==== Entries provided ====

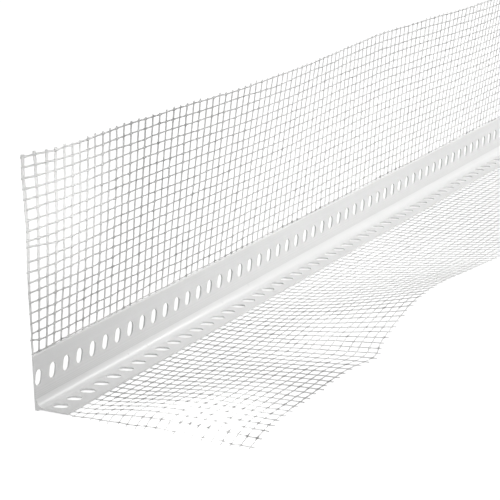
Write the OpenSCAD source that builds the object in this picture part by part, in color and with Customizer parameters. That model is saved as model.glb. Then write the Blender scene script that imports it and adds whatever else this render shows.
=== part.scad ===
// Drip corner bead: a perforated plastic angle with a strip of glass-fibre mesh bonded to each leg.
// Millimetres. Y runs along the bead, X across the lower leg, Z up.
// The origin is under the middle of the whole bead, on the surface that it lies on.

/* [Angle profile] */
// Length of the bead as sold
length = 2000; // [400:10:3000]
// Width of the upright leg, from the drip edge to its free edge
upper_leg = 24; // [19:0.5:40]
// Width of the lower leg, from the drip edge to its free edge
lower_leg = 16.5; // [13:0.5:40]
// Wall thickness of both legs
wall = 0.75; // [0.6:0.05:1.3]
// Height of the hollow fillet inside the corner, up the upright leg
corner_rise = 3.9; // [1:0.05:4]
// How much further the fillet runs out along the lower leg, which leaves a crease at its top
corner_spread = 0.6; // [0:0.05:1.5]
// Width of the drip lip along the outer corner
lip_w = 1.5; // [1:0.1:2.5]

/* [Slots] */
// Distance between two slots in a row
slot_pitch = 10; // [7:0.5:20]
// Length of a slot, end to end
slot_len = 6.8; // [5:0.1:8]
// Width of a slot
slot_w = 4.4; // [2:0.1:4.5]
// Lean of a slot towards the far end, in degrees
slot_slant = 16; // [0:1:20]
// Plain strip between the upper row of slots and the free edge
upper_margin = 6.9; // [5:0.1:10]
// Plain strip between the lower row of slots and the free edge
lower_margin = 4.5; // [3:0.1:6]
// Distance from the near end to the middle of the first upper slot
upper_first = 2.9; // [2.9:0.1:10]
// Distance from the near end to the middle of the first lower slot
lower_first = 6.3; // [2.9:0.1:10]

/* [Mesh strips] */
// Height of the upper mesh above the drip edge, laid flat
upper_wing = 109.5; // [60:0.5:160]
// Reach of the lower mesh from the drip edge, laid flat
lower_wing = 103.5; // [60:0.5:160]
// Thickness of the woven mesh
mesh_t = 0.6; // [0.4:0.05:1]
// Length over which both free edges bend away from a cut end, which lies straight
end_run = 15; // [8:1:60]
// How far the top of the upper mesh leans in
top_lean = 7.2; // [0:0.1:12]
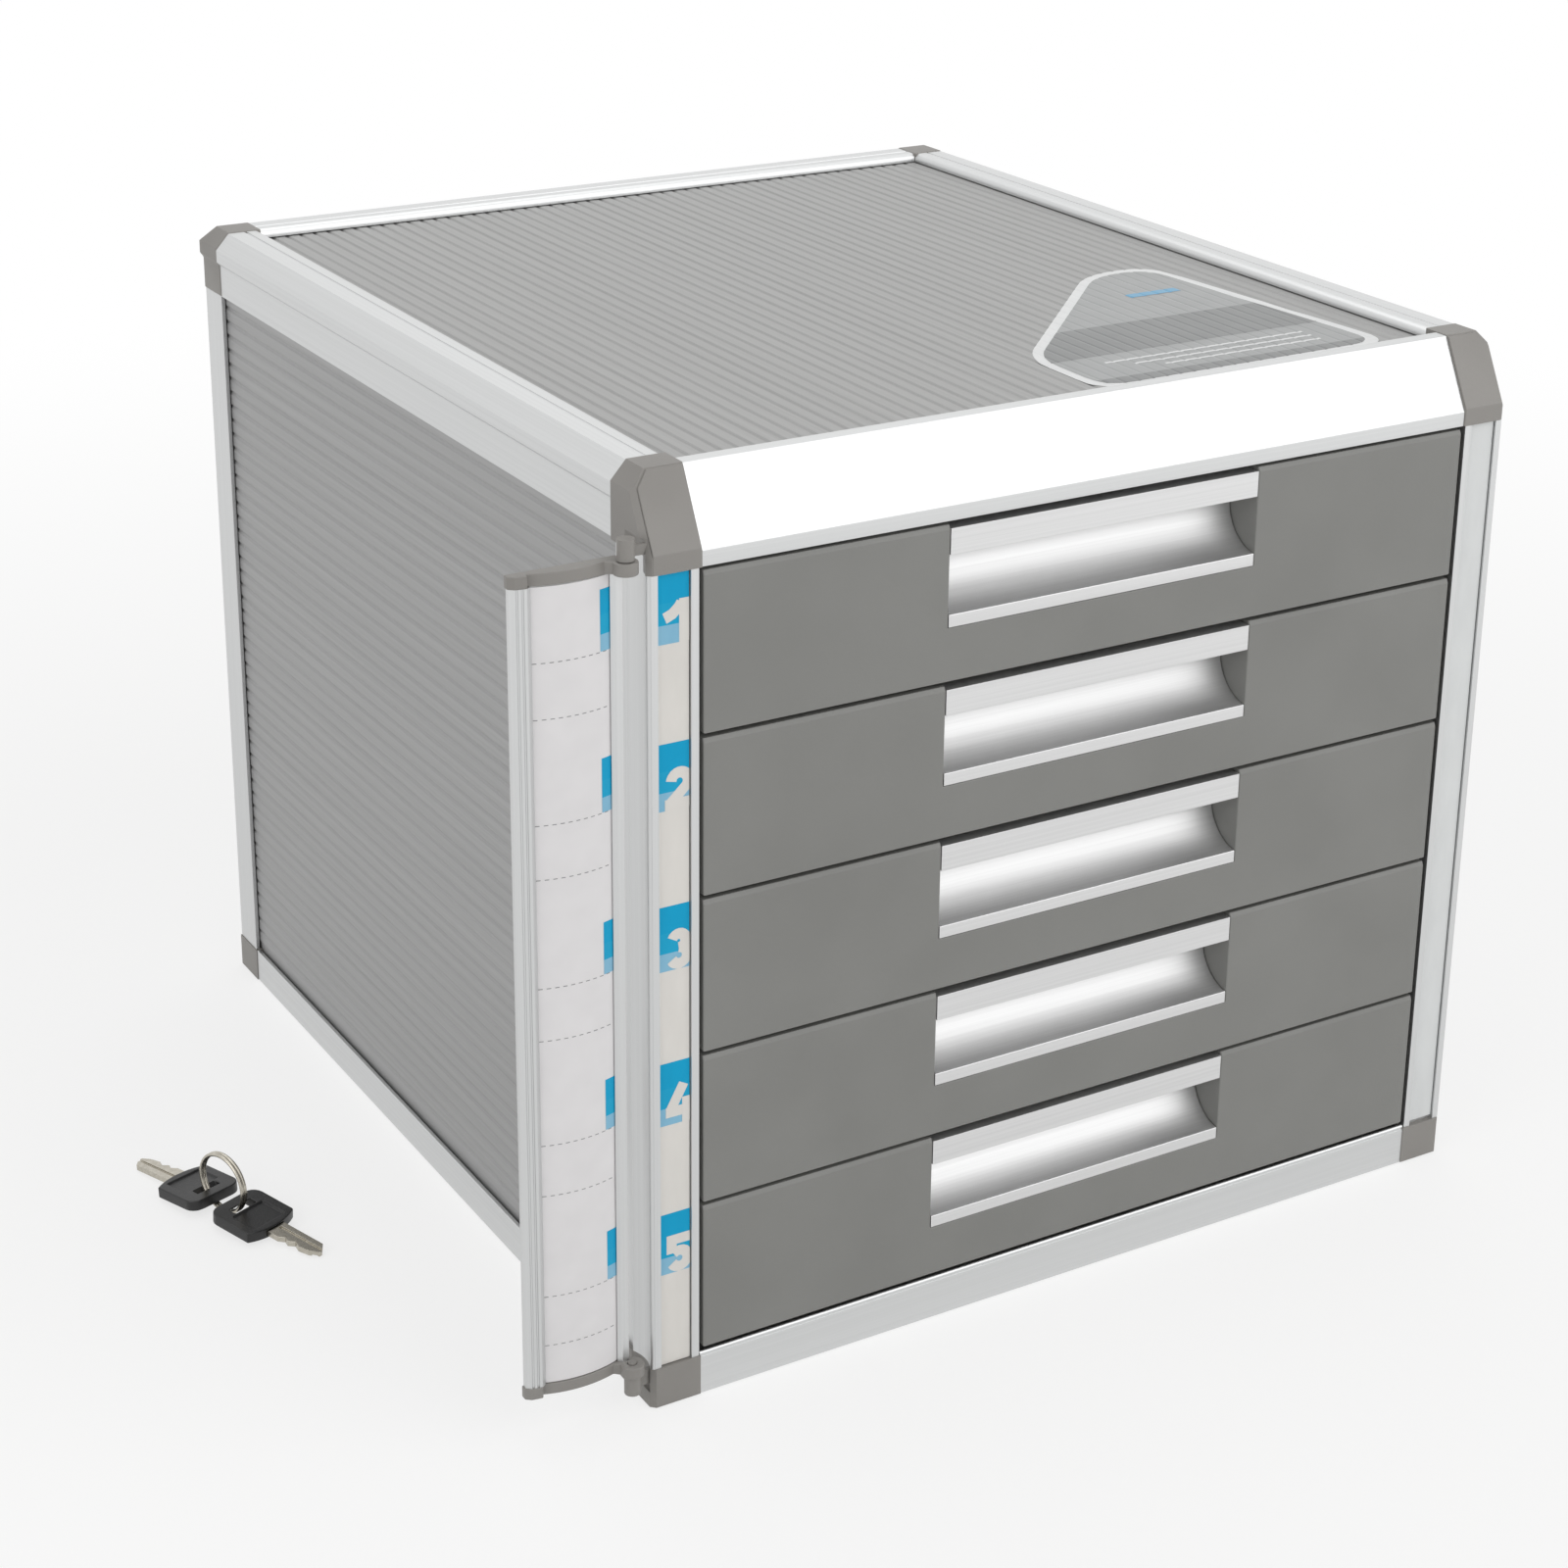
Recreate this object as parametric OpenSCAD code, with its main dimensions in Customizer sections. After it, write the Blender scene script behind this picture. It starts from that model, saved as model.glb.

====

→ **What the task asks**
Extract, word for word, each line of the listing above.

→ **Task answer**
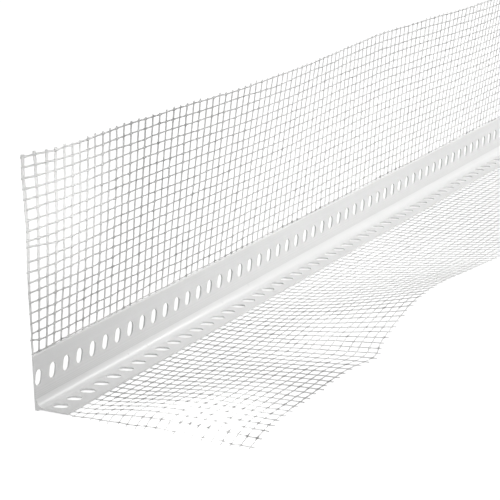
Write the OpenSCAD source that builds the object in this picture part by part, in color and with Customizer parameters. That model is saved as model.glb. Then write the Blender scene script that imports it and adds whatever else this render shows.
=== part.scad ===
// Drip corner bead: a perforated plastic angle with a strip of glass-fibre mesh bonded to each leg.
// Millimetres. Y runs along the bead, X across the lower leg, Z up.
// The origin is under the middle of the whole bead, on the surface that it lies on.

/* [Angle profile] */
// Length of the bead as sold
length = 2000; // [400:10:3000]
// Width of the upright leg, from the drip edge to its free edge
upper_leg = 24; // [19:0.5:40]
// Width of the lower leg, from the drip edge to its free edge
lower_leg = 16.5; // [13:0.5:40]
// Wall thickness of both legs
wall = 0.75; // [0.6:0.05:1.3]
// Height of the hollow fillet inside the corner, up the upright leg
corner_rise = 3.9; // [1:0.05:4]
// How much further the fillet runs out along the lower leg, which leaves a crease at its top
corner_spread = 0.6; // [0:0.05:1.5]
// Width of the drip lip along the outer corner
lip_w = 1.5; // [1:0.1:2.5]

/* [Slots] */
// Distance between two slots in a row
slot_pitch = 10; // [7:0.5:20]
// Length of a slot, end to end
slot_len = 6.8; // [5:0.1:8]
// Width of a slot
slot_w = 4.4; // [2:0.1:4.5]
// Lean of a slot towards the far end, in degrees
slot_slant = 16; // [0:1:20]
// Plain strip between the upper row of slots and the free edge
upper_margin = 6.9; // [5:0.1:10]
// Plain strip between the lower row of slots and the free edge
lower_margin = 4.5; // [3:0.1:6]
// Distance from the near end to the middle of the first upper slot
upper_first = 2.9; // [2.9:0.1:10]
// Distance from the near end to the middle of the first lower slot
lower_first = 6.3; // [2.9:0.1:10]

/* [Mesh strips] */
// Height of the upper mesh above the drip edge, laid flat
upper_wing = 109.5; // [60:0.5:160]
// Reach of the lower mesh from the drip edge, laid flat
lower_wing = 103.5; // [60:0.5:160]
// Thickness of the woven mesh
mesh_t = 0.6; // [0.4:0.05:1]
// Length over which both free edges bend away from a cut end, which lies straight
end_run = 15; // [8:1:60]
// How far the top of the upper mesh leans in
top_lean = 7.2; // [0:0.1:12]
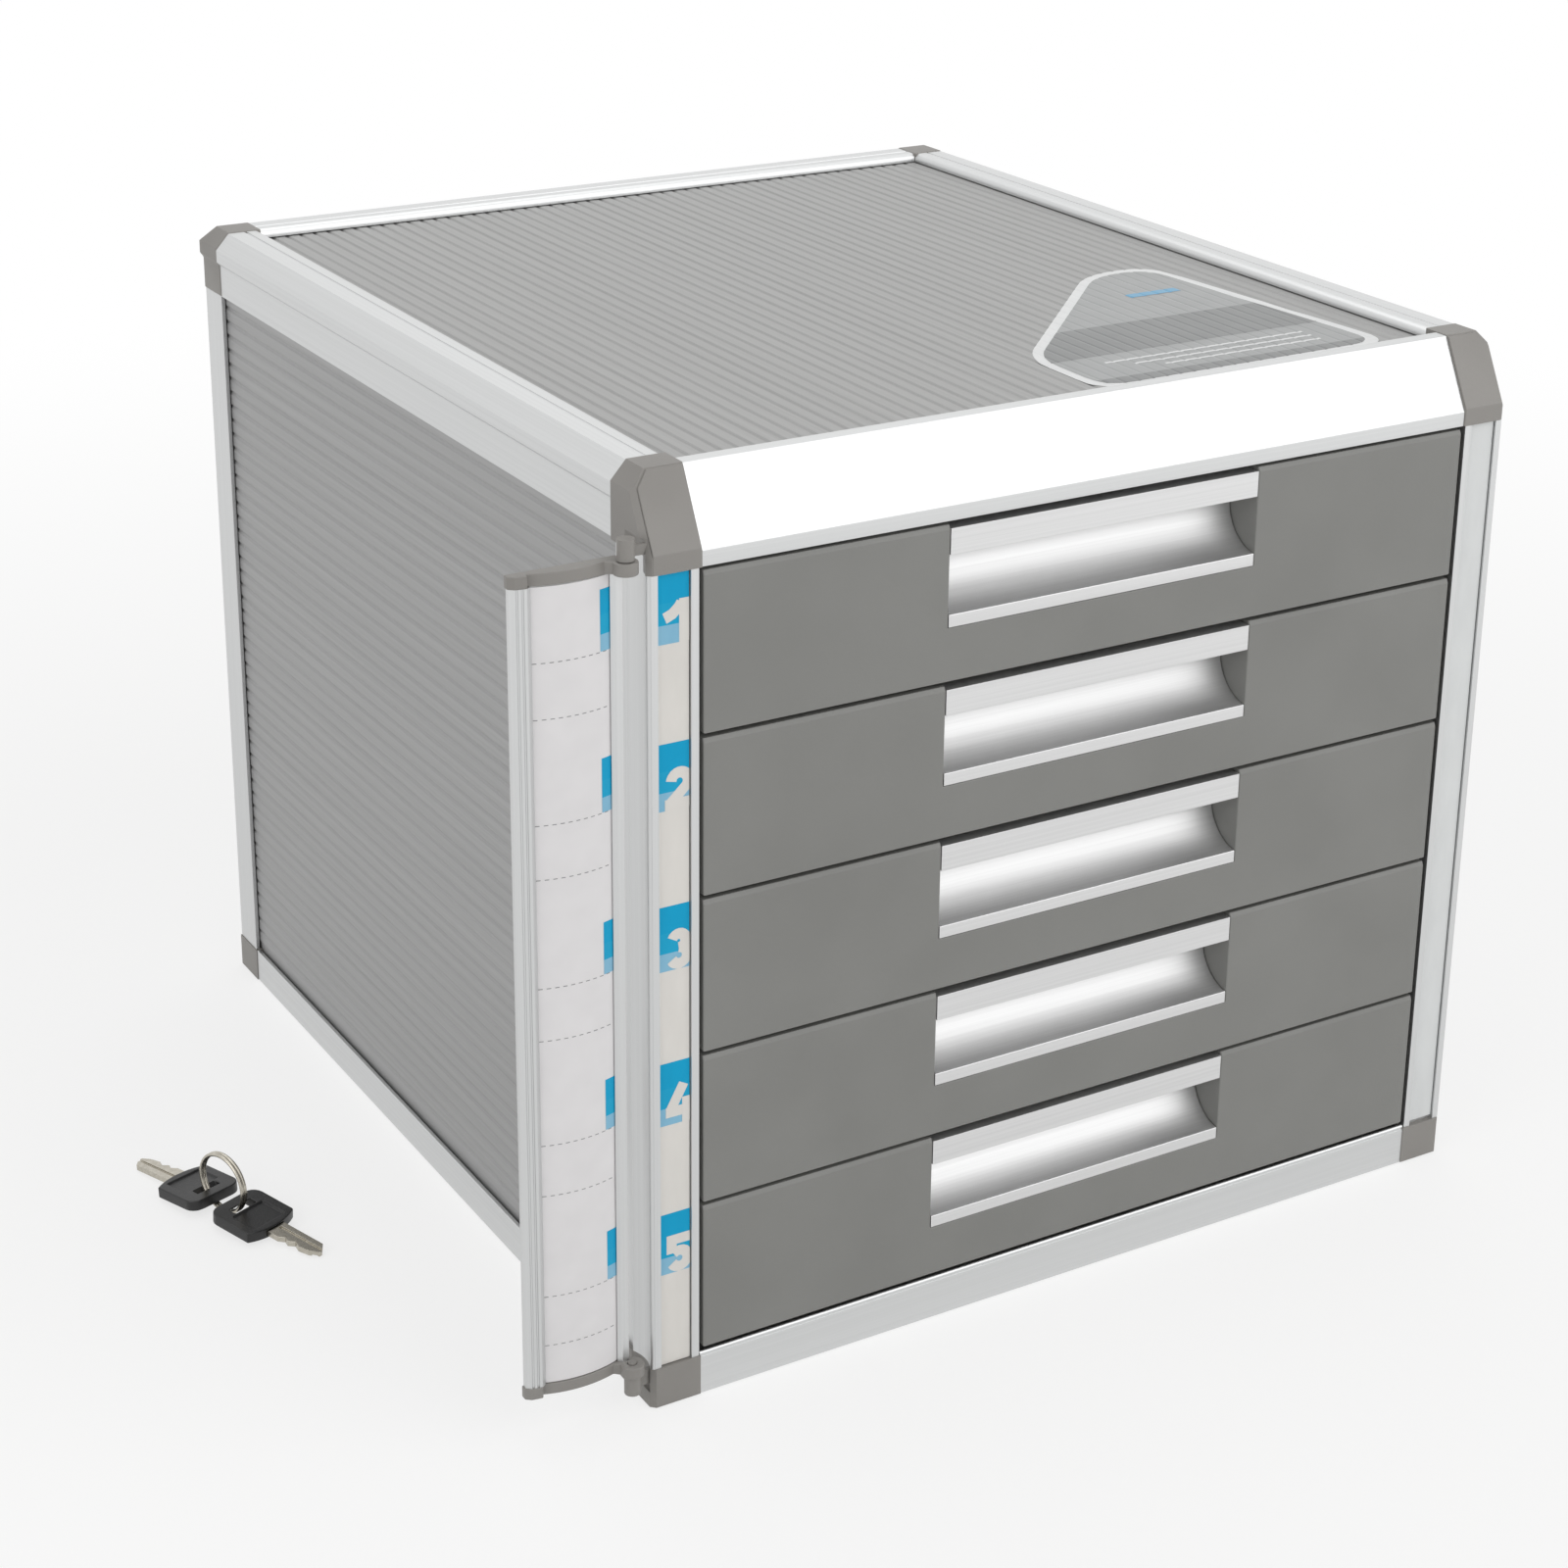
Recreate this object as parametric OpenSCAD code, with its main dimensions in Customizer sections. After it, write the Blender scene script behind this picture. It starts from that model, saved as model.glb.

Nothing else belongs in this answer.